In 1947 Fautrier worked on a number of etchings to illustrate Paulhan’s Fautrier l’enragé (Paris, 1949), and in the latter half of the 1940s he painted several still-lifes, for example The Key (1949; Paris, Mus. A. Mod. Ville Paris). His prints at this time, such as Violent Head (1947; Geneva, Mus. A. & Hist.), are often more overtly figurative than his paintings. Together with his mistress Jeanine Aply, in 1950 he developed a technique of ‘multiple originals’, combining elements of printing and painting, which enabled him to produce numerous variations of a work. His exhibition of such pictures in Paris (1950 and 1953) and New York (1956), although designed as a means of attracting a wider public, proved a commercial failure.
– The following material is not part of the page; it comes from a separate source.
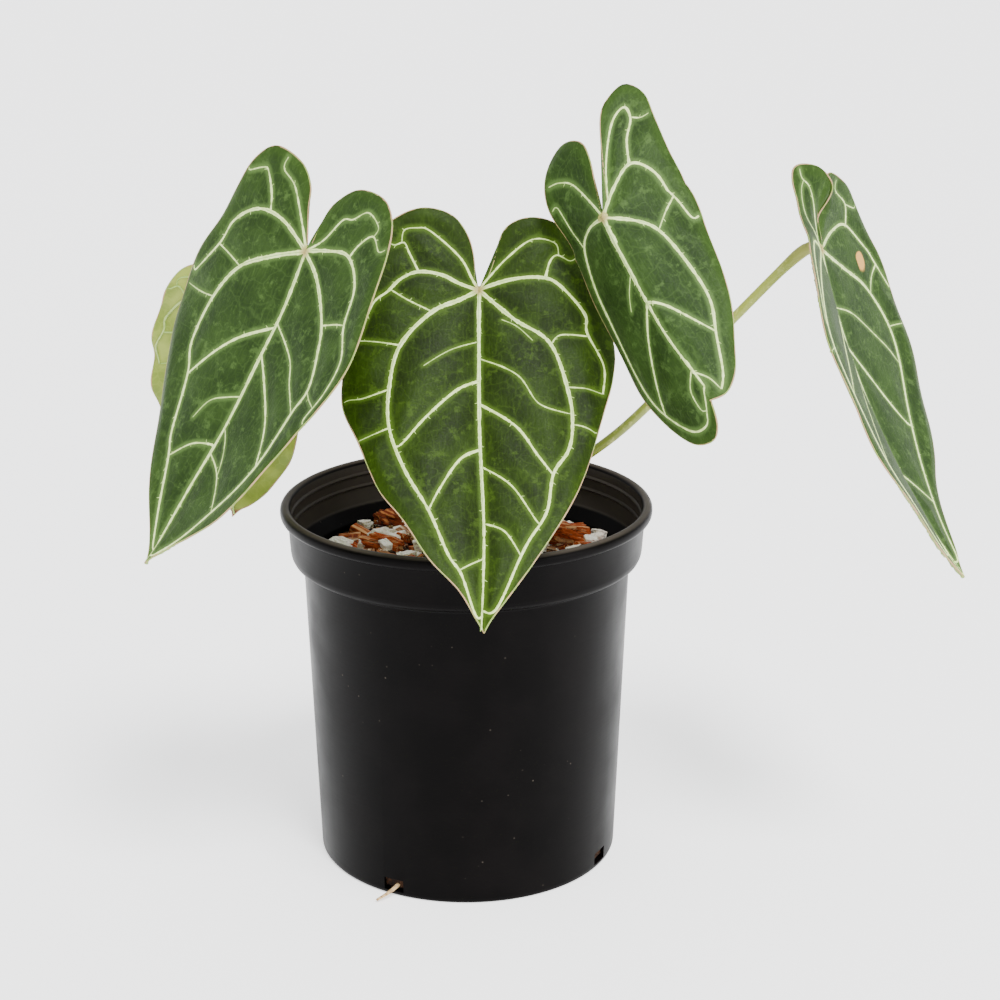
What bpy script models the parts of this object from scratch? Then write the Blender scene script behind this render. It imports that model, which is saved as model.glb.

After the Soviet crackdown in Hungary in 1956, Fautrier painted a number of works entitled Head of Partisan in homage to the tragic courage of its victims, for example Head of Partisan, Budapest (1957; Paris, Paul Haim priv. col., see 1989 exh. cat., pl. 134). Other works of the 1950s included landscapes such as Sunset in Alabama (1957; Paris, Mus. A. Mod. Ville Paris), in which he reduced the landscape forms to horizontal bands of colour. He continued to work within the terms of Art informel, approaching total abstraction in paintings such as Heresies (1964; Geneva, priv. col., see Cabanne, p. 143). He won the international grand prize at the Venice Biennale in 1960 and another major award at the Tokyo Biennale in 1961. He made major donations in 1964 to the Musée de l’Ile-de-France in Sceaux and to the Musée d’Art Moderne de la Ville de Paris, where a large retrospective of his work opened posthumously later that year.